Lire les textes de Frédéric Chef, c’est répondre à une invitation au voyage tant littéraire que géographique. Les lieux sont multiples et l’auteur nous emmène un peu partout, en Europe de l’Est ou à Istanbul ou New York, tout comme à Maisons-Alfort ou Charenton-le-Pont. Il peut s’arrêter à Vouziers où « Dhôtel est au bazar venu / acheter ses personnages au rayon quincaillerie »,  ou « savourer l’infini dans un cul de basse-fosse » à Roche où Rimbaud écrivit Une Saison en Enfer. C’est que le chroniqueur est un voyageur lent, à la manière d’un Robert-Louis Stevenson, il aime suivre un cours d’eau à son rythme et poser son œil curieux sur les choses vagues qu’on nomme le quotidien 

Soyons clair, la forme néoclassique des textes n’empêche nullement l’auteur de souligner des petits riens qui sous-tendent les questions essentielles d’aujourd’hui, il pose un regard assez fataliste, sur les échos du monde, sur le temps et les amours qui passent, sur le sens de la vie et de la mort puisque toutes « nos vanités se déchirent sous la lame ». Ces questions apparaissent dès la partie inaugurale de son ouvrage justement intitulée Vanités.
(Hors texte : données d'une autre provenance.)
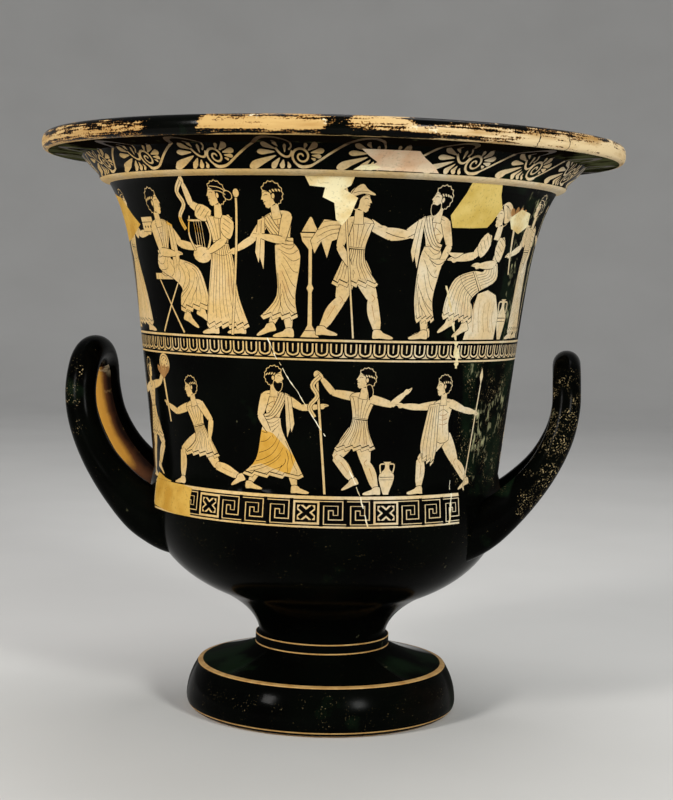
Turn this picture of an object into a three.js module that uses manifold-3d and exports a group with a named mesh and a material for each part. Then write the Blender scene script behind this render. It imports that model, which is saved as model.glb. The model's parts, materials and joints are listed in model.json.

En effet, n’est-il pas vain d’écrire se demande-t-il, « peut-être qu’on écrit des poèmeries pour tenter / de remédier aux questions qui nous / étranglent (…) ». Un recueil qui sous des airs classiques parle de modernité et de poésie.

 

                                                        Alain Dantinne
Écrivain et philosophe. Faculté d'Architecture

Frédéric Chef, Poèmeries, éd. Traversées Poésie, 2018, 96 p.